Determine how much the transformation or belong they're seeking would be worth to them.
Identify where they already find belonging and purpose.
The Trinity of Creator Experiences and Newsletter Goals
Entertainment
Education
Belonging
As a Substack writer you want to hit all of these three and always be improving on them, eventually you realize where your magic-spot is. Perhaps you want to go more into an education aspect of your niche and thus communities with courses might make sense for you.
I have no affiliations with Mighty Networks nor have I tried their products or any of their competitors myself.

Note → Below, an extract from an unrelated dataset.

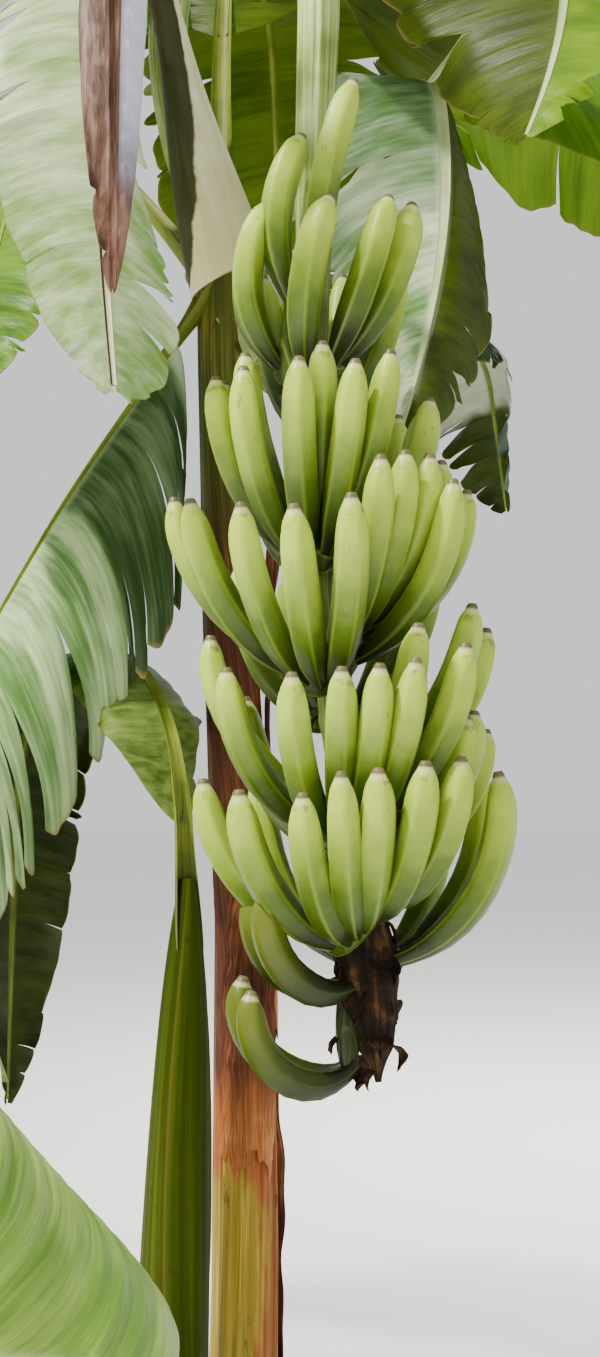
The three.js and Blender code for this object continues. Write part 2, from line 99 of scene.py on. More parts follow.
# The leaves, as in the part's source, with their finishes and, for some, a wedge under the petiole
USUAL_LEAF = dict(
    on=None, broad=22, slimming=0.66, slim_by=None, clasp=0.7, cut=0, wedge=0, tip_curve=2.6, late=None
)
LEAVES = {
    "leaf_low_left": dict(
        foot=2290, azimuth=-64, turn=-17, rise=-56, fall=-62, bow=(0.16, 0.5), petiole=130, blade=1130,
        width=(120, 225), hang=(10, 78), sweep=42, torn=0.4, seed=3, finish="curtain"),
    "leaf_front_left": dict(
        foot=2285, azimuth=-34, turn=67, rise=64, fall=-78, bow=(0.16, 0.65), petiole=610, blade=871,
        width=(130, 118), hang=(14, 14), sweep=20, torn=0.4, seed=5, broad=66, slimming=0.34, slim_by=400,
        late=0.95, clasp=0.1, cut=24, finish="sunlit"),
    "leaf_dry": dict(
        on="leaf_front_left", foot=0.5, azimuth=11, turn=0, rise=8, fall=-89, bow=(0, 0.5), petiole=60,
        blade=752, width=(42, 38), hang=(16, 16), sweep=12, torn=0, seed=37, broad=14, clasp=0,
        finish="dead"),
    "leaf_far_left": dict(
        foot=2310, azimuth=-56, turn=8, rise=74, fall=-77, bow=(0.22, 0.53), petiole=400, blade=780,
        width=(170, 150), hang=(20, 20), sweep=12, torn=0.5, seed=23, finish="fresh"),
    "leaf_back_hanging": dict(
        foot=2300, azimuth=188, turn=-43, rise=77, fall=-84, bow=(0.31, 0.67), petiole=430, blade=1240,
        width=(250, 250), hang=(10, 10), sweep=14, torn=0.4, seed=17, finish="backlit"),
    "leaf_right": dict(
        foot=2200, azimuth=99, turn=-168, rise=44, fall=-72, bow=(0.37, 0.52), petiole=350, blade=758,
        width=(180, 120), hang=(8, 76), sweep=18, torn=0.2, seed=7, wedge=40, finish="folded"),
    "leaf_front_right": dict(
        foot=2320, azimuth=108, turn=-159, rise=37, fall=-62, bow=(0.43, 0.73), petiole=330, blade=869,
        width=(270, 160), hang=(6, 20), sweep=6, torn=0.3, seed=11, tip_curve=2, finish="shaded_lit_right"),
    "leaf_back_right": dict(
        foot=2200, azimuth=124, turn=2, rise=12, fall=-81, bow=(0.5, 0.77), petiole=210, blade=600,
        width=(150, 130), hang=(34, 34), sweep=20, torn=0.5, seed=13, wedge=40, finish="shaded"),
    "leaf_back_left": dict(
        foot=2260, azimuth=-132, turn=6, rise=48, fall=-62, bow=(0.1, 0.9), petiole=380, blade=1500,
        width=(290, 290), hang=(24, 22), sweep=14, torn=0.5, seed=19, finish="fresh"),
    "leaf_upright": dict(
        foot=2325, azimuth=232, turn=-60, rise=74, fall=-24, bow=(0.35, 1.15), petiole=420, blade=1480,
        width=(260, 260), hang=(10, 12), sweep=14, torn=0.2, seed=29, finish="fresh"),
    "leaf_far_right": dict(
        foot=2315, azimuth=97, turn=10, rise=48, fall=-56, bow=(0.02, 0.75), petiole=400, blade=1480,
        width=(290, 290), hang=(56, 24), sweep=14, torn=0.5, seed=31, finish="bright"),
    "sucker_leaf_top": dict(
        on="sucker", foot=1295, azimuth=-140, turn=14, rise=86, fall=-89, bow=(0.11, 0.7), petiole=170,
        blade=1170, width=(115, 105), hang=(24, 24), sweep=12, torn=0.3, seed=43, clasp=0, finish="olive"),
    "sucker_leaf_low": dict(
        on="sucker", foot=640, azimuth=4, turn=-65, rise=44, fall=-40, bow=(0.56, 0.87), petiole=400,
        blade=1040, width=(210, 290), hang=(-30, 46), sweep=18, torn=0.2, seed=41, clasp=1.0, wedge=95,
        finish="low"),
}
LEAVES = {name: USUAL_LEAF | leaf for name, leaf in LEAVES.items()}
BLADE = dict(thickness=1.2, rib=17, rib_tip=5, rib_share=0.3, stations=18, row=8, columns=16, fine=3)
OUTLINE = dict(
    foot=0.14, foot_least=0.02, foot_curve=0.6, widest=0.34, tip=0.67, tip_most=0.99, roundness=0.8,
    late_least=0.28, late_curve=1.6, late_tip=14,
)
TEAR = dict(least=0.3, spread=0.45, other_half=40)
SHEATHS = {
    "dry_sheath_front": dict(facing=14, span=104, low=985, high=1400, peel=14, seed=51),
    "dry_sheath_back": dict(facing=170, span=130, low=300, high=1050, peel=30, seed=52),
    "dry_sheath_side": dict(facing=96, span=90, low=1150, high=1900, peel=22, seed=53),
}

# Fine shape that only the scene has: rolled sheaths, fruits and their cushions, rings, bracts, small tears,
# waves and ribs
STEM_ROLL = dict(rows=170, columns=120, edges=3, step=4.5, twist=0.35, seed=1.3, grooved=1)
SUCKER_ROLL = dict(rows=120, columns=96, edges=3, step=2.6, twist=-0.3, seed=4.1, grooved=0.3)
ROLL = dict(crowding=1.1, wander=0.25, wander_length=310, edge=0.06, swell_height=60)
FINGER = dict(
    columns=20, sides=5, edges=0.75, edges_begin=(0.02, 0.3), edges_end=(0.86, 0.95), rounded=0.94,
    radius_spread=0.1,
)
CUSHION = dict(
    rows=40, columns=16, past=7, high=16, low=-13, upper_gap=8, upper_spread=11, bulge=4, bulge_spread=8,
    thick=9, centre=34, end_power=8, end_least=0.05, colour_at=0.3,
)
RINGED = dict(
    ring=2.2, ring_width=0.0035, groove=0.035, grooves=7, winding=40, inset=1.2, closes_from=0.978
)
TAIL_KNOTS = [0.94, 0.955, 0.97, 0.985]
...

Given how Substack is evolving, it’s fair to say in 2024 I’ll be forced to diversify more and spending more time on various Creator platforms in the hopes of building a sustainable flywheel. Since after two years, paid subs alone are not a sufficient means for life and livelihood.
As a writer, you might have to find multiple ways to monetize to keep doing what you love. It’s important not to get too caught up in the ideology or moat of a single product, especially if they are not being realistic or being customer-centricto your needs and goals.
https://www.mightynetworks.com/resources/how-to-build-an-online-community
I agree with plenty here. My only thought is that the community engagement solutions (live streaming, for example) is a 20 dollar solution to a 10 cent problem.
Take twitch for example. There is plenty of low hanging fruit substack could implement *today* that’d require little effort on either the development side or the creator side and deliver value.
Make some emojis paywall gated for subscribers. Let subscribers pay a little more to gussy up their comments, like highlight them. I’d also love to see an extra spot inside my article for a subscriber to pay for their comment to reach. We should have tiers of subscribers, give me the ability to have multiple threads for each tier like Discord does.
People, or so Amazon reports to investors, pay hundreds of millions to do this for twitch. Let’s get some basics down before we start delivering every dimension of content for 5 dollars a month.